The financial bargaining that once surrounded marriage in the form of dowries are still with us. No matter how equitable any particular marriage might become, marriage is sold as a tradition that is inherently inequitable. Add to O’Rourke’s thesis, that engagement rings symbolize a lot of attitudes that women don’t really want to be associated with anymore, the fact that diamonds are symbols of exploitative labor practices that range from murderous to shameful, and the whole engagement scene suddenly reveals itself to have been reeking for a long, long time.

 

Comments

I dumped a pretty good chunk of change into De Beers’ coffers as part of my effort to get B to marry me. We’re part of the problem.

I’m bothered by the exploitation in the diamond business, but not by the whole buying your bride business. Marriage has been an economic arrangement for 99% of its existence, if it is not still already. If you really want to be a radical, non-commercial type person, it isn’t just the diamond ring tradition that is an anachronism, it’s marriage itself.

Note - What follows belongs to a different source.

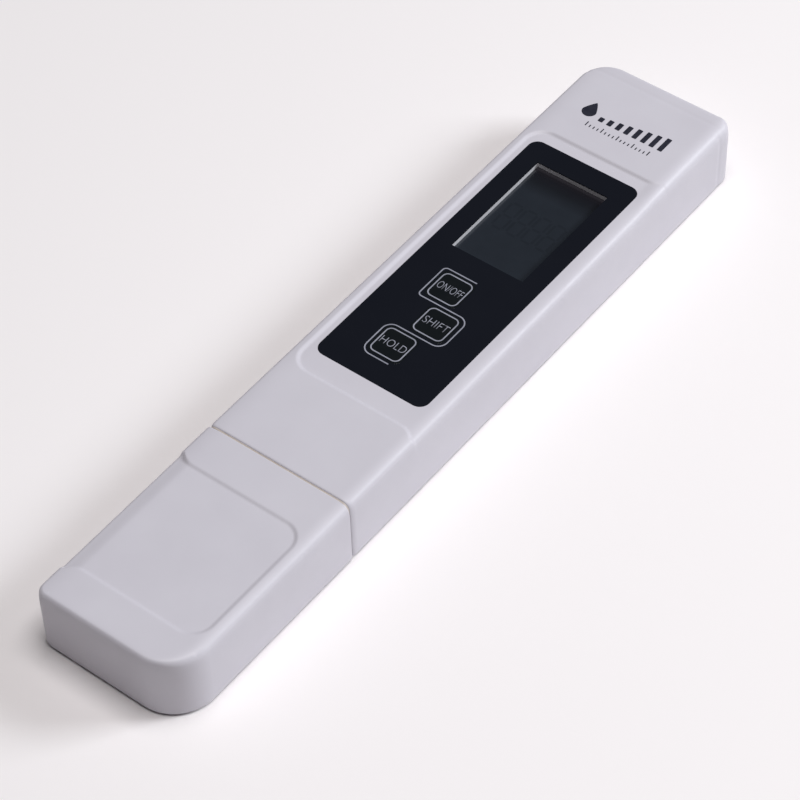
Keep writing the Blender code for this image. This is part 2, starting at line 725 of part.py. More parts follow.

Point taken. I’m not entirely against understanding marriage as an economic endeavor. I think we can all agree that it’s an historical truth that humans benefit more in concert than alone. That’s not to say, though, that marriage can’t be fashioned into something more egalitarian—let it be a contract by itself and be done with all the uncertainty about property.

Still, it’s frustrating that practically anything you do that requires precious metals or jewels almost certainly means you’re stomping all over the environment and probably means you’re stomping all over other people. K & I have platinum wedding rings (the only rings we have). When I interviewed for that job in Montana last year, one of the interviewers asked me about it: “Do you know where it’s from? We have a platinum mine here; it’s our ‘Good Neighbor Agreement’.” I had read up on it of course—it was one of the org’s biggest successes—but I had neglected to learn what in fact the mine dug out of the earth. I had to cop to having no idea where the metal in my ring came from (true enough, I don’t) rather than take the opportunity to jump all over that opening.

Anyway, the point is that nearly all precious metals are mined these days by leaching mountains of ore with arsenic. The metal separates from the rock, and the arsenic soaks into the ground and contaminates the water supply for miles around.

What could be the final nail in the coffin of an understanding of marriage as male ownership of a woman? Gay marriage. Perhaps that’s why the religious right keeps saying it’s a threat to the institution of marriage?

The situation with gold is ridiculous, I agree. When it gets to the point where you have to drench the earth with poison, it’s time to hang it up for good.

Interesting thought, that there could be enough of a vestige in marriage of the ownership of women that it might be why gay marriage is as despised as it is. Yes, very interesting… of course, that could never be the whole story, but it could be something. There’s certainly enough argument in favor of resubjugating women (e.g., Wild at Heart) to make the claim work.